Grouped by Transmission Type
ggplot()+geom_line(aes(x=Year, y=Count, group =`Transmission Type`), data=AKbotulism, alpha =0.2)+facet_wrap(.~`Toxin Type`) +theme_bw()
We can see some better patterns here if we squint really hard, but faceting by toxin type allows for too many options to get a good idea of what is happening within the data. Toxins A, B, E, and Unknown seem to be the most prevelant types, so I want to focus in on them
ggplot()+geom_line(aes(x=Year, y=Count, group =`Transmission Type`), data=ABE, alpha =0.35)+facet_wrap(.~`Toxin Type`) +theme_bw()
Awesome, now we can start to see the patterns and the ranges better among the data. It seems that Type A is popular and only continues to grow in prevalence. B seems to as well though on a smaller scale. I’m not really sure what’s going on with E, and the number of unknown seems to be decreasing. This may be because these cases are becoming better identified and may account for some of the increase in A and B types (all right around 1975).
While I grouped by Transmission Type to better see the data, that grouping isn’t telling us much at the moments, so let’s see if there’s any patterns within it.
ggplot()+geom_point(aes(x=Year, y=Count, color =`Transmission Type`), data=ABE, alpha =0.35)+facet_wrap(.~`Toxin Type`) +theme_bw()

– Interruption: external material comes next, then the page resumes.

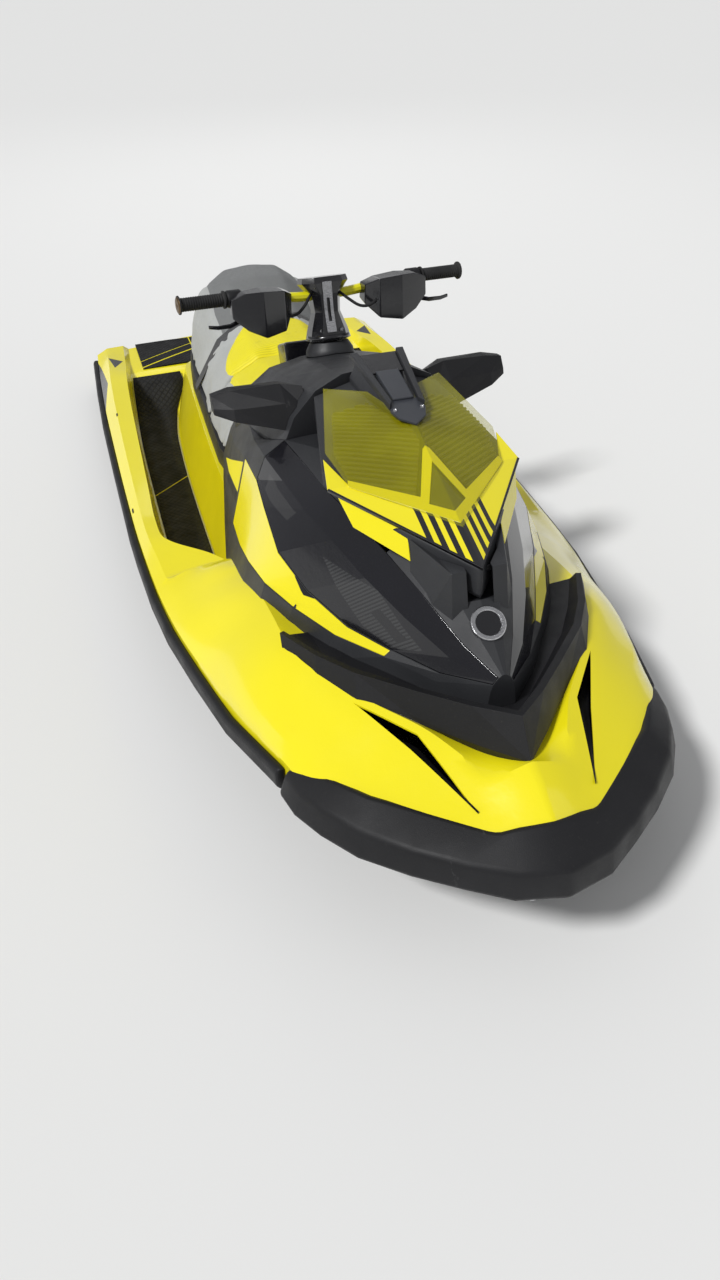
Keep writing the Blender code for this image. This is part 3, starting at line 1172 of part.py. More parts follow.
def main():
    global craft, parts, cutters
    clean_scene()
    parts = bpy.data.collections.new("personal_watercraft")
    cutters = bpy.data.collections.new("cutters")
    for group in (parts, cutters):
        bpy.context.scene.collection.children.link(group)
    make_materials()
    craft = empty("craft", (0, 0, -DRAFT))
    bpy.context.view_layer.update()

    bumper_room = grown(make_bumper())
    hull = make_hull(bumper_room)
    deck = make_deck(bumper_room)
    deck_room = grown(deck)
    make_rails()
    make_gills(deck)
    tray_room = grown(make_tray(deck_room))
    core, panels = make_cowl((deck_room, tray_room))
    core_room = grown(core)
    cut(core, box("bin_cut", (-BIN_WIDTH / 2, BIN_START, BIN_FLOOR), (BIN_WIDTH / 2, BIN_END, HEIGHT)))
    bay = box("bay_cut", (-BAY_WIDTH / 2, BAY_START, BAY_FLOOR), (BAY_WIDTH / 2, BAY_END, HEIGHT))
    cut(hull, bay)
    cut(deck, bay)
    box("engine_block", (-ENGINE_WIDTH / 2, ENGINE_START, BAY_FLOOR + CLEAR),
        (ENGINE_WIDTH / 2, ENGINE_START + ENGINE_LENGTH, BAY_FLOOR + ENGINE_HEIGHT), "engine")
    body_rooms = [core_room] + [grown(p) for p in panels]
    console = make_console(body_rooms)
    console_room = grown(console)
    make_trim(core_room, console_room)

    pivot_place = (0, NOZZLE_PIVOT, PUMP_LEVEL)
    column_foot = g(*COLUMN_FOOT_SHARES)
    column_axis = g(*COLUMN_HEAD_SHARES) - column_foot
    nozzle_pivot = empty("nozzle_pivot", pivot_place, craft, (0, 0, 1), NOZZLE_AT_REST)
    gate_pivot = empty("gate_pivot", pivot_place, craft)
    spin_pivot = empty("impeller_axis", (0, PUMP_START, PUMP_LEVEL), craft)
    hood_pivot = empty("hood_hinge_axis", g(*HINGE_SHARES), craft)
    seat_pivot = empty("seat_hinge_axis", g(*SEAT_HINGE_SHARES), craft)
    column_pivot = empty("steering_axis", column_foot, craft, column_axis.normalized(), STEER_AT_REST)

    front = Vector((0, PUMP_START + CLEAR, PUMP_LEVEL))
    drop_offcuts(make_duct(hull))
    make_brackets(make_pump(front))
    make_nozzle(nozzle_pivot)
    make_gate(gate_pivot)
    make_impeller(spin_pivot, front)
    make_underside(grown(hull))
    make_seat(seat_pivot, grown(deck))
    make_hood(hood_pivot, core, console)
    make_handlebar(column_pivot, make_column(column_pivot, console_room))
    make_mirrors([console_room] + body_rooms)
    make_mats(grown(deck))


main()
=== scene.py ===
# %% [markdown]
# # A personal watercraft, dressed for its portrait
#
# The imported CAD model is the frame: every node has its real size and place already. This script
# gives each surface the finish of the real craft and adds the trim that a CAD model leaves out.
# The frame is loaded first.

# %% Load the frame
import math

import bmesh
import bpy
import numpy as np
from mathutils import Matrix, Vector


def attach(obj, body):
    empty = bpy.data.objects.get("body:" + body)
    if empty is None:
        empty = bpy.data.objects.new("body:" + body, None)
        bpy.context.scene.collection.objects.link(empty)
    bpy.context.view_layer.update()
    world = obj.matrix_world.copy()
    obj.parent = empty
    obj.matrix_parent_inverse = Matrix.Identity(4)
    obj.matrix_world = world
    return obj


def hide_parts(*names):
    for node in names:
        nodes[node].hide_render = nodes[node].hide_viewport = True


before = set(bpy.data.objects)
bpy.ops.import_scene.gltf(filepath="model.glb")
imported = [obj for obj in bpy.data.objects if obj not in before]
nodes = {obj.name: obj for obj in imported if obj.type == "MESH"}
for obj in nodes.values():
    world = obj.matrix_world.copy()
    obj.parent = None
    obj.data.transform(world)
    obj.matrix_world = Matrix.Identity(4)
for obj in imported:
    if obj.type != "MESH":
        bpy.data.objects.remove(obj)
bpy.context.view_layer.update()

# %% [markdown]
# ## The camera
#
# The picture was taken from ahead of the starboard bow, looking down over the hood through a short
# lens held upright. The place and the three angles below put the bow, the stern and both ends of the
# handlebar where a picture from there has them. Building the camera's matrix from yaw, pitch and roll
# is exact, where aiming it at a point would lose the small roll of a hand-held picture.

# %% Camera
CAMERA_PLACE = Vector((-0.6655, -2.5515, 1.7234))
YAW, PITCH, ROLL = -0.29221, 0.68196, -0.01457
FRAME_HEIGHT = 1280
FOCAL_PIXELS = 969.2
SENSOR = 36
VIEW_DEPTH = 100


def aim_camera():
    ahead = Vector((-math.sin(YAW) * math.cos(PITCH), math.cos(YAW) * math.cos(PITCH), -math.sin(PITCH)))
    right = Vector((math.cos(YAW), math.sin(YAW), 0))
    up = right.cross(ahead)
    tilted_right = math.cos(ROLL) * right + math.sin(ROLL) * up
    tilted_up = -math.sin(ROLL) * right + math.cos(ROLL) * up
    camera = bpy.data.objects.new("camera", bpy.data.cameras.new("camera"))
    bpy.context.scene.collection.objects.link(camera)
    turn = Matrix((tilted_right, tilted_up, -ahead)).transposed().to_4x4()
    camera.matrix_world = Matrix.Translation(CAMERA_PLACE) @ turn
    camera.data.sensor_fit = "VERTICAL"
    camera.data.sensor_height = SENSOR
    camera.data.lens = FOCAL_PIXELS * SENSOR / FRAME_HEIGHT
    camera.data.clip_end = VIEW_DEPTH
    bpy.context.scene.camera = camera
    return camera


camera = aim_camera()
print("lens", round(camera.data.lens, 1), "mm")

# %% [markdown]
# ## Finishes
#
# Every finish is a small tree of nodes on a Principled shader. Four things make plastic look like
# plastic: a colour that wanders a little, a grain in its surface, a roughness that isn't even, and
# lighter scuffs where hands and ropes rub. One helper makes that tree, and each finish sets its own
# numbers, so the whole craft keeps one way of ageing.

# %% A tree of nodes in few words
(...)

This is pretty cool! Most of the new cases for A and B are transmitted by infants with foodborne transmission nearly dying out overnight. The number of unknown types of foodborne transmission also snuffed out around the same time - I wonder if there was new food safety legislation in place that would explain the mass decrease. However, Type E remains mainly foodborne and pretty constant across time. Also with the drastic increase in infant transmission around when foodborne transmission ended I wonder if the classifications for transmission were changed. There’s no instance of “infant” transmission until 1975.
I don’t know enough about botulism to provide more commentary, but this posed some interesting questions I’ll keep in mind if this topic arises again.